Più che naturale che le istituzioni abbiano deciso di porre come rimedio uno strumento particolarmente mirato come il fondo Atlante. Che poi il mercato ci creda o meno è un’altra storia, anche perchè, alla luce di quanto accaduto nelle ultime ore, sembra montare lo scetticismo sull’efficacia della soluzione trovata. Il caso della Popolare di Vicenza, la cui sottoscrizione per la capitalizzazione non ha raggiunto nemmeno l’8% costringendo Atlante alla sua prima opera di “salvataggio” non è certo un bel biglietto da visita anche se non sono da biasimare gli investitori che, dopo aver visto un crollo delle azioni da 40 euro ai 0,1 cent dell’offerta hanno preferito evitare il rischio. Risultato: lo sbarco a Piazza Affari della Popolare è stato rimandato.

... e i suoi difetti

Altro banco di prova potrà essere l’altra protagonista, quella Veneto Banca che rischia di far collassare le buone intenzioni del fondo stesso il quale, inizialmente, aveva destinato una percentuale alla gestione dei famosi e già citati Npl, percentuale che potrebbe essere sfruttata nel range minimo del 30% invece che in quello più alto ma ancora indefinito e che sarebbe stato invece nato qualora dalle operazioni di capitalizzazione fosse avanzato qualcosa. Un’eventualità che il salvataggio di Veneto Banca potrebbe tagliare del tutto. Infatti nel caso in cui anche questo secondo esperimento dovesse andare per il peggio oltre ai capitali si avrebbero difficoltà non solo per la stessa credibilità (e tenuta?) del fondo, ma anche del sistema bancario: cosa rimarrebbe per gli altri istituti di credito ugualmente fragili?
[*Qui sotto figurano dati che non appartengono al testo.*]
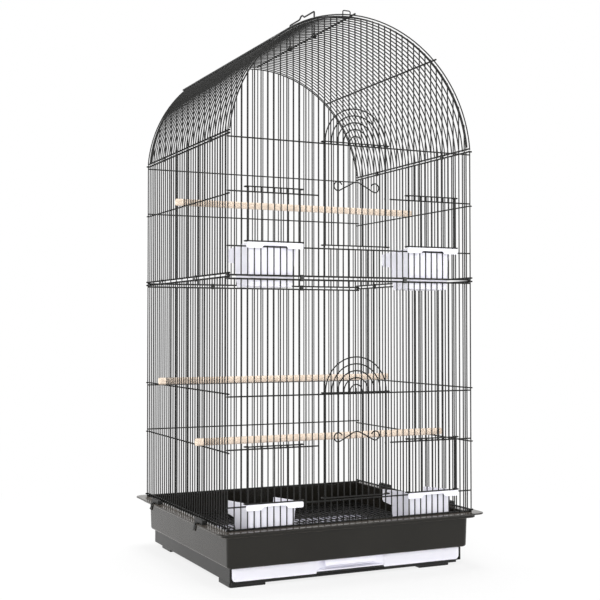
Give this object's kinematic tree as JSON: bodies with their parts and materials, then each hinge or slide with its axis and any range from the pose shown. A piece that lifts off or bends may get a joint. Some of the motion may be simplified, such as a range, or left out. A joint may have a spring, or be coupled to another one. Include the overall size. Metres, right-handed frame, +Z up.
{
  "type": "bird cage",
  "caption": "Tall barrel-roofed wire bird cage on a moulded base with a slide-out tray, sliding doors, feeding cups, dowel perches and a carrying handle.",
  "frame": {"origin": "on the floor, under the middle of the cage", "axes": "+Z up, -Y out of the door side, +X to the right as seen from the door side"},
  "size_m": [0.5092, 0.454, 0.9967],
  "materials": {
    "black_wire": "satin black powder coat on steel wire",
    "black_moulding": "black injection-moulded plastic, satin",
    "black_latch": "black injection-moulded plastic, matt",
    "white_moulding": "cool white injection-moulded plastic, semi-gloss",
    "perch_wood": "plain turned softwood dowel, unvarnished",
    "clip_steel": "folded steel strip, black"
  },
  "bodies": {
    "cage": {"back_left_joint_clip": "clip_steel", "back_right_joint_clip": "clip_steel", "base_tub": "black_moulding", "drawer_frame": "black_moulding", "floor_grille": "black_wire", "front_left_joint_clip": "clip_steel", "front_right_joint_clip": "clip_steel", "left_back_eave_clip": "clip_steel", "left_back_joint_clip": "clip_steel", "left_front_eave_clip": "clip_steel", "left_front_joint_clip": "clip_steel", "lower_back_panel": "black_wire", "lower_front_panel": "black_wire", "lower_front_perch": "perch_wood", "lower_left_panel": "black_wire", "lower_rear_perch": "perch_wood", "lower_right_panel": "black_wire", "right_back_eave_clip": "clip_steel", "right_back_joint_clip": "clip_steel", "right_front_eave_clip": "clip_steel", "right_front_joint_clip": "clip_steel", "roof_hoops": "black_wire", "roof_loop": "black_wire", "roof_rods": "black_wire", "upper_back_panel": "black_wire", "upper_front_panel": "black_wire", "upper_left_panel": "black_wire", "upper_perch": "perch_wood", "upper_right_panel": "black_wire"},
    "drawer": {"drawer_tray": "white_moulding"},
    "lower_sliding_door": {"lower_main_door": "black_wire", "lower_door_scroll": "black_wire"},
    "lower_left_feeder": {"lower_left_cup": "white_moulding"},
    "lower_left_gate": {"lower_left_feeder_door": "black_wire"},
    "lower_right_feeder": {"lower_right_cup": "white_moulding"},
    "lower_right_gate": {"lower_right_feeder_door": "black_wire"},
    "upper_sliding_door": {"upper_main_door": "black_wire", "upper_door_scroll": "black_wire"},
    "upper_left_feeder": {"upper_left_cup": "white_moulding"},
    "upper_left_gate": {"upper_left_feeder_door": "black_wire"},
    "upper_right_feeder": {"upper_right_cup": "white_moulding"},
    "upper_right_gate": {"upper_right_feeder_door": "black_wire"},
    "handle": {"carry_handle": "black_wire"},
    "right_front_clasp": {"right_front_latch": "black_latch"},
    "right_back_clasp": {"right_back_latch": "black_latch"},
    "left_front_clasp": {"left_front_latch": "black_latch"},
    "left_back_clasp": {"left_back_latch": "black_latch"}
  },
  "joints": [
    {"name": "drawer_slide", "type": "slide", "parent": "cage", "child": "drawer", "axis": [0, -1, 0], "range_m": [0, 0.3]},
    {"name": "lower_door_slide", "type": "slide", "parent": "cage", "child": "lower_sliding_door", "axis": [0, 0, 1], "range_m": [0, 0.165]},
    {"name": "lower_left_feeder_lift", "type": "slide", "parent": "cage", "child": "lower_left_feeder", "axis": [0, 0, 1], "range_m": [0, 0.025]},
    {"name": "lower_left_gate_slide", "type": "slide", "parent": "lower_left_feeder", "child": "lower_left_gate", "axis": [0, 0, 1], "range_m": [0, 0.05]},
    {"name": "lower_right_feeder_lift", "type": "slide", "parent": "cage", "child": "lower_right_feeder", "axis": [0, 0, 1], "range_m": [0, 0.025]},
    {"name": "lower_right_gate_slide", "type": "slide", "parent": "lower_right_feeder", "child": "lower_right_gate", "axis": [0, 0, 1], "range_m": [0, 0.05]},
    {"name": "upper_door_slide", "type": "slide", "parent": "cage", "child": "upper_sliding_door", "axis": [0, 0, 1], "range_m": [0, 0.165]},
    {"name": "upper_left_feeder_lift", "type": "slide", "parent": "cage", "child": "upper_left_feeder", "axis": [0, 0, 1], "range_m": [0, 0.025]},
    {"name": "upper_left_gate_slide", "type": "slide", "parent": "upper_left_feeder", "child": "upper_left_gate", "axis": [0, 0, 1], "range_m": [0, 0.05]},
    {"name": "upper_right_feeder_lift", "type": "slide", "parent": "cage", "child": "upper_right_feeder", "axis": [0, 0, 1], "range_m": [0, 0.025]},
    {"name": "upper_right_gate_slide", "type": "slide", "parent": "upper_right_feeder", "child": "upper_right_gate", "axis": [0, 0, 1], "range_m": [0, 0.05]},
    {"name": "handle_hinge", "type": "hinge", "parent": "cage", "child": "handle", "pos_m": [0, 0, 0.9452], "axis": [0, 1, 0], "range_deg": [-78, 78]},
    {"name": "right_front_clasp_hinge", "type": "hinge", "parent": "cage", "child": "right_front_clasp", "pos_m": [0.2516, -0.115, 0.084], "axis": [0, 1, 0], "range_deg": [0, 80]},
    {"name": "right_back_clasp_hinge", "type": "hinge", "parent": "cage", "child": "right_back_clasp", "pos_m": [0.2516, 0.115, 0.084], "axis": [0, 1, 0], "range_deg": [0, 80]},
    {"name": "left_front_clasp_hinge", "type": "hinge", "parent": "cage", "child": "left_front_clasp", "pos_m": [-0.2516, -0.115, 0.084], "axis": [0, -1, 0], "range_deg": [0, 80]},
    {"name": "left_back_clasp_hinge", "type": "hinge", "parent": "cage", "child": "left_back_clasp", "pos_m": [-0.2516, 0.115, 0.084], "axis": [0, -1, 0], "range_deg": [0, 80]}
  ]
}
Non solo, ma allo stato attuale, le leggi e i regolamenti riguardanti la riscossione dei crediti prevedono tempi ancora lunghi, tempi che potrebbero sfociare anche sui 10 anni, tempi che intaccano quindi anche la valutazione delle sofferenze in pancia agli istituti stessi. Il tutto mentre le nuove norme approvate sembrano non incidere in maniera determinante. Il motivo? ovviamente si applicano sui crediti futuri e non su quelli già contratti. In altre parole: nessun vantaggio per le banche.